On Thu, 11 Dec 2014, Peter Gammie wrote:

On 11 Dec 2014, at 4:14, Makarius <makar...@sketis.net> wrote:

I don’t "hack" on Isabelle/Pure, but edit it carefully and thoughtfully, using plain jEdit with its static ML mode.

Sounds like I might as well use emacs rather than “plain jEdit with its static ML mode” for this purpose.

I did this myself until 2006 and then switched to jEdit. After 2 weeks of unlearning ESCAPE-META-ALT-CONTROL-SHIFT I became much more productive with the new editor. Then I set out to make a full-scale IDE based on it: 8 years later it is there.


It is still not possible to load this ML bootstrap environment of Isabelle into Isabelle/PIDE, though. There are some partial solutions to that: many ML modules of Isabelle/Pure can be loaded individually into the Prover IDE via ML_file in Pure.thy.

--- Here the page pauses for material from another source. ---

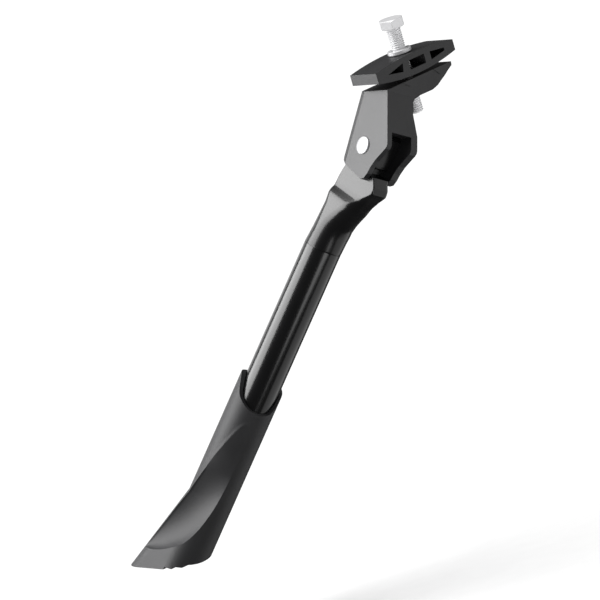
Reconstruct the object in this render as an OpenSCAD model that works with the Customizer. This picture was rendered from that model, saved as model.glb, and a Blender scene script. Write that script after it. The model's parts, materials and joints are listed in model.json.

So, err, if my little project is more like the “ML bootstrap environment of Isabelle” and less like “many modules of Isabelle/Pure” then “the Prover IDE” is not going to help me, is it?

As I said, the Prover IDE can load many modules of Isabelle/Pure later on, as a second copy within the context of Pure.thy. I still wonder how relevant this is for users of PIDE for general ML development, even for users of Isabelle. As a user of Linux I also don't edit the kernel sources, neither do I "hack" on it.

Below Pure.thy several delicate bootstrap stages turn the raw ML system into something that can then support user-space Isabelle/ML, and now also regular Standard ML.


So I think we run the risk of the no true Scotsman fallacy here. One could argue that Isabelle is not an SML program (ah, I note you said it was the “largest ML program that I know of”).

Isabelle/Pure is definitely not an SML program. I usually say "ML" in a general sense, and "SML" in the specific sense of SML'97.

The "largest ML program that I know of" was referring to Isabelle/HOL: it is an application of Isabelle/ML with Pure.thy as starting point.